Fruit Flies Could Sniff Out Bombs, Drugs
A fruit fly's sense of smell could potentially be used to sniff out bombs and drugs, according to a new study.
Fruit flies (Drosophila melanogaster) can detect smells such as those from wine, which the insects are naturally attracted to because it smells like their favorite food, fermenting fruit. Now, new research shows that their keen "noses" could with just as much accuracy identify odors from illicit drugs and explosive substances as well.
Published in the journal Bioinspiration and Biomimetics, the study brings scientists closer to developing electronic noses, or e-noses, that closely replicate the strong sense of smell of animals like the fruit fly.
"Dogs can smell drugs and people have trained bees to detect explosives. Here we are looking more for what it is in the nose - which receptors - that allows animals to do this," Professor Thomas Nowotny, a brain scientist at the University of Sussex, said in a statement.
"In looking at fruit flies, we have found that, contrary to our expectation, unfamiliar odors, such as from explosives, were not only recognized but broadly recognized with the same accuracy as odors more relevant to a fly's behavior," he added.
Nowotny, who led the study alongside researchers from Monash University and CSIRO in Australia, recorded how 20 different receptor neurons in fruit flies responded to various chemicals.
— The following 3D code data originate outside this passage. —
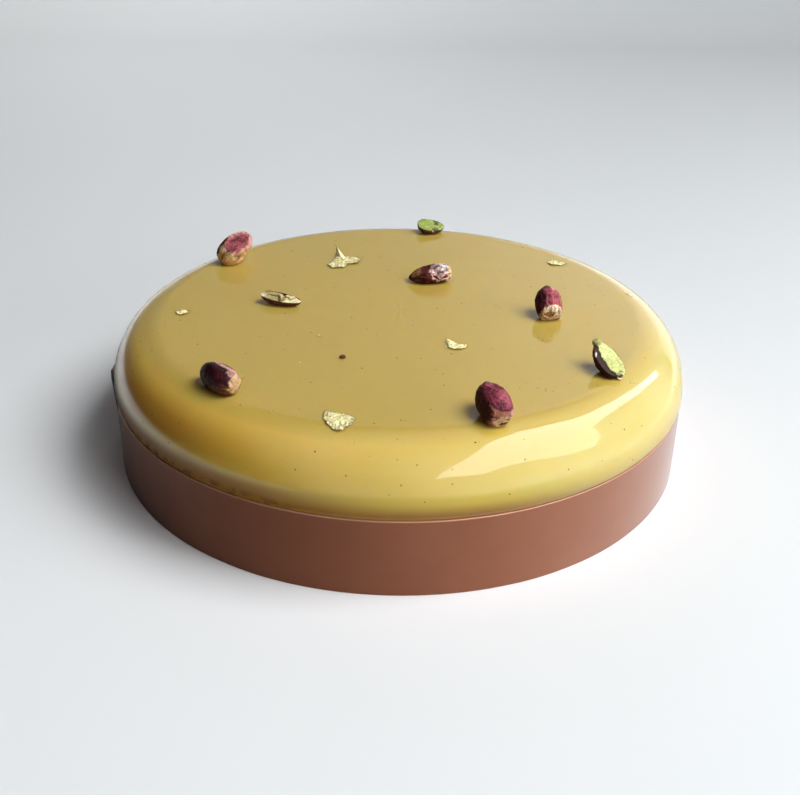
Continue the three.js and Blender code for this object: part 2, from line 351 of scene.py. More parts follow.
# ---------------------------------------------------------------------------------------------
# The cake: a chilled disc with its edge rounded in the mould, coated in one pour of pale caramel
# mirror glaze with ground vanilla in it. The glaze ends on the band's top rim.
CAKE_RADIUS = 90.0
CAKE_HEIGHT = 43.0
TOP_RADIUS = 74.0
WIDEST_HEIGHT = 25.6
CORE_RADIUS = 88.0
LIP_RADIUS = 89.3
LIP_HEIGHT = 23.56
CAKE_AROUND = 720
# The colour by height is partly the glaze's own, deeper where it pools at the lip, and partly painted light:
# the shoulder is painted brighter than the flat top, and a strip just above the lip dark as shade.
GLAZE_BY_HEIGHT_MM = [
    (23.9, (0.640, 0.310, 0.085, 1)), (25.2, (0.420, 0.200, 0.030, 1)),
    (26.5, (0.500, 0.300, 0.040, 1)), (28.5, (0.665, 0.475, 0.066, 1)),
    (31.0, (0.735, 0.540, 0.092, 1)), (34.0, (0.695, 0.495, 0.064, 1)),
    (37.5, (0.670, 0.480, 0.066, 1)), (41.0, (0.680, 0.485, 0.084, 1)),
    (42.9, (0.560, 0.390, 0.084, 1)),
]
SHADED_AMBER = (0.670, 0.325, 0.044, 1)
SHADED_AMBER_LIP = (0.430, 0.190, 0.014, 1)
PALE_LIP_REFLECTION = (0.700, 0.560, 0.190, 1)
LIP_SHADOW_DASHES = (0.150, 0.062, 0.010, 1)
LEFT_SHADE_TINT = (1.15, 1.05, 1.06)
RIGHT_LIGHT_TINT = (0.84, 0.94, 1.28)
VANILLA = (0.085, 0.038, 0.010, 1)
SPECK_CELLS = 1000.0


def surface_height(radius):
    """Height of the glaze at a radius, in mm: flat, then a quarter of an ellipse down the edge."""
    out = np.clip((radius - TOP_RADIUS) / (CAKE_RADIUS - TOP_RADIUS), 0, 1)
    return WIDEST_HEIGHT + (CAKE_HEIGHT - WIDEST_HEIGHT) * np.sqrt(1 - out * out)


def random_field(x, y, seed, wrap=64):
    """Smooth random heights from -1 to 1: a seeded lattice of heights, eased between corners. The
    lattice repeats after wrap cells in y."""
    table = np.random.default_rng(seed).random((64, wrap)) * 2 - 1
    column, row = np.floor(x).astype(int), np.floor(y).astype(int)
    u, v = x - column, y - row
    u, v = u * u * (3 - 2 * u), v * v * (3 - 2 * v)
    low = table[column % 64, row % wrap] * (1 - u) + table[(column + 1) % 64, row % wrap] * u
    up = table[column % 64, (row + 1) % wrap] * (1 - u) + table[(column + 1) % 64, (row + 1) % wrap] * u
    return low * (1 - v) + up * v


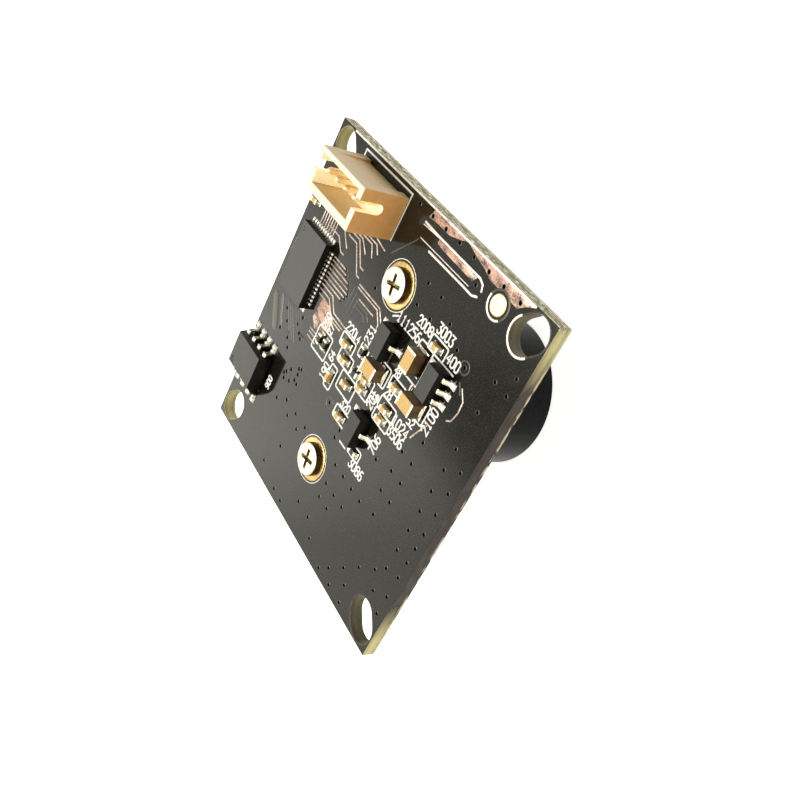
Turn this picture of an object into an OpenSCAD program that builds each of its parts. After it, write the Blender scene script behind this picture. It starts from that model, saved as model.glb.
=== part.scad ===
// Camera module: a square circuit board with chips and a header on one face,
// and a screwed lens holder with a threaded fixed-focus lens on the other.
// X runs along the header, +Z leaves the chip side, and the lens looks along -Z.
// The origin is the centre of the four mounting slots, on the board's lens side.

/* [Board] */
// Side of the square board
board_w = 32; // [31:0.5:40]
// Board thickness
board_t = 1.2; // [0.8:0.1:2]
// Distance between mounting slots along a side
mount_pitch = 28; // [27:0.5:28]
// Mounting slot width
mount_slot_w = 2.8; // [2.2:0.1:2.8]
// Mounting slot length, along the board's diagonal
mount_slot_l = 3.8; // [3:0.1:3.9]

/* [Lens holder] */
// Distance between the two holder screws
screw_pitch = 18; // [17.5:0.5:20]
// Side of the square holder base
holder_w = 14; // [13.5:0.5:15]
// Height of the base and its screw ears
holder_base_h = 5; // [4.5:0.5:6]
// Height of the whole holder, base and threaded tower
holder_h = 9.5; // [8.5:0.5:10]
// Outer diameter of the tower
tower_d = 13.6; // [13.2:0.1:15]

/* [Lens] */
// Distance from the board's lens side to the front rim of the lens
lens_reach = 15.8; // [15.6:0.1:17]
// Diameter of the lens head
head_d = 13.9; // [13.4:0.1:15]
// Length of the lens head
head_len = 5.2; // [5:0.1:5.4]
// Diameter of the lens thread
thread_d = 12; // [11.8:0.1:12.2]

/* [Header] */
// Number of contacts in the header
pin_count = 4; // [2:1:5]
// Distance between contacts
pin_pitch = 1.5; // [1.25:0.25:1.5]
// Header depth across the row
header_d = 3.8; // [3.6:0.1:4.2]
// Header height above the board
header_h = 4.4; // [4:0.1:5]
// Header's middle along X
header_x = -7.15; // [-7.5:0.05:0]
// Header's middle along Y
header_y = 13; // [12:0.1:13]

/* [Chips] */
// Controller package, along X
controller_w = 4.5; // [4.3:0.1:4.7]
// Controller package, along Y
controller_l = 6.5; // [6.3:0.1:6.7]
// Controller package height
controller_h = 0.85; // [0.75:0.05:1]
// Memory chip body length
memory_l = 4.9; // [4.8:0.05:5]
// Memory chip body width
memory_w = 3.9; // [3.8:0.05:4]
// Memory chip height above the board
memory_h = 1.5; // [1.4:0.05:1.75]
// Small transistor and regulator package length
small_chip_l = 2.9; // [2.8:0.05:3]
// Small transistor and regulator package width
small_chip_w = 1.6; // [1.5:0.05:1.7]
// Small transistor and regulator height above the board
small_chip_h = 1.15; // [1.05:0.05:1.25]

/* [Hidden] */
$fn = 64;
half = board_w / 2;
top = board_t;

// Each row is [x, y, turn about Z]
controller_at = [-12, 3.5, 0];
memory_at = [-13.45, -8.35, 0];
regulator_at = [8.8, 5.9, 0];
transistors_at = [[2.1, 5, 0], [3.7, -2.6, 0]];
bulk_capacitors_at = [[2.4, 2.45, 0], [5.95, 5.9, 90], [7.85, 3.2, 0]];
capacitors_at = [
    [-2.4, 1.6, 0],
    [-1.75, 0.4, 0],
    [-0.15, -1, 0],
    [1.7, 0.9, 0],
    [1.7, 0, 0],
    [-2.6, -1.95, 90],
    [0.85, -3.6, 0],
    [5.35, 0.7, 0],
    [5.35, -0.25, 0],
    [7.1, 8, 0],
    [5.25, 2.8, 0],
    [-14.7, 8.5, 0],
];
resistors_at = [[-0.2, 2.4, 90], [0.15, 0.4, 0], [-5.95, -0.35, 90], [-5, -0.35, 90], [4.3, -4.6, 0]];
crystal_at = [-11.2, -9, 90];
load_capacitors_at = [[-11.2, -6.3, 0], [-11.2, -11.7, 0]];

// Chip capacitor and resistor sizes: length, width, height, terminal length
bulk_size = [2, 1.25, 1.2, 0.42];
capacitor_size = [1, 0.5, 0.52, 0.24];
resistor_size = [1, 0.5, 0.35, 0.22];

// Gull-wing leads: thickness, width, reach from the body's side, flat of the foot,
// bend radius, lean of the leg
memory_lead = [0.2, 0.42, 1.05, 0.45, 0.14, 10];
small_lead = [0.14, 0.4, 0.8, 0.24, 0.1, 28];
memory_lead_pitch = 1.27;
memory_band_z = 0.75;
memory_bevel = 0.5;
small_lead_pitch = 0.95;

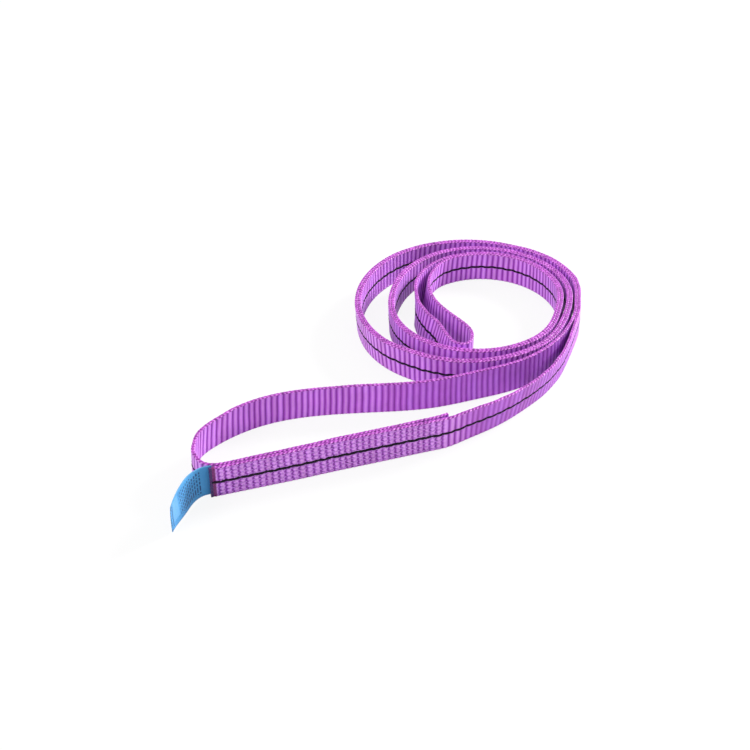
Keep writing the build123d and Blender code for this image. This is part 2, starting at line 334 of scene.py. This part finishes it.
rear_leans = [
    (0.0, 2.5), (0.2, 1.4), (0.35, 0.6), (0.5, -0.8), (0.75, -1.4), (0.88, -2.2), (1.0, -3.0),
]

parts = {
    "lap_front": stretch(
        on_lap(np.linspace(-lap_length, 0, 60)[:, None], 0), lap_leans, lap_feet
    ),
    "front": stretch(front_route, front_leans, front_feet),
    "outer": wound(tail_hinge_at, bight_hinge_at, ply_offset),
    "bight": stretch(bight_route, bight_leans, bight_feet),
    "inner": wound(bight_hinge_at, tail_hinge_at, -ply_offset),
    "back": stretch(back_route[::-1], back_leans),
    "lap_rear": stretch(
        np.vstack([
            on_lap(np.linspace(rear_ply_short - lap_length, 0, 60)[:, None], lap_pitch),
            behind(front_route[rear_ply_onward], lap_pitch)[1:],
        ]),
        rear_leans,
    ),
}
loop = np.vstack([part if not k else part[1:] for k, part in enumerate(parts.values())])
reach = np.cumsum([distances(part)[-1] for part in (p[:, :2] for p in parts.values())])
starts = dict(zip(parts, np.concatenate([[0], reach[:-1]])))
ends = dict(zip(parts, reach))
column = rib_pitch / columns_per_rib
loop_at = distances(loop[:, :2])
stops = np.arange(0, loop_at[-1], column)
loop = np.stack([np.interp(stops, loop_at, loop[:, k]) for k in range(4)], 1)


# ---- Web meshes ----------------------------------------------------------------------------
def rib_phase(along, height):
    """Whole numbers on the crests of the cross ribs, which are a little uneven and not quite square."""
    drift = 0.2 * np.sin(along / 23.0) + 0.12 * np.sin(along / 9.7 + 1.3)
    lean = 0.04 * (height - web_width / 2) * np.sin(along / 61.0)
    bow = 0.1 * np.sin(height / 4.1 + along / 37.0)
    return (along + lean + bow) / rib_pitch + drift


def ridge(phase):
    """1 on a rib's crest and 0 in the groove between two."""
    return np.abs(np.cos(np.pi * phase)) ** 0.85


def heading_of(line):
    heading = np.gradient(line, axis=0)
    return heading / np.linalg.norm(heading, axis=1)[:, None]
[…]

A group of 36 chemicals were related to wine and a separate 35 were related to hazardous materials, such as those found in drugs, combustion products and the headspace of explosives. By monitoring the "firing rate" of each neuron, the researchers could tell which chemicals caused the strongest reactions in the flies.
Of the wine set, 29 out of the 36 compounds elicited clear excitatory responses in at least one receptor neuron. They were surprised to find, however, that the flies also responded to 21 out of the 35 substances related to drugs and explosives.
"The long-term goal of this research direction is to 'recreate' animals' noses for technical applications," Nowotny said.
"And, of course, the fly's success in identifying the 'wine set' might prove useful for those in the winemaking industry," he quipped.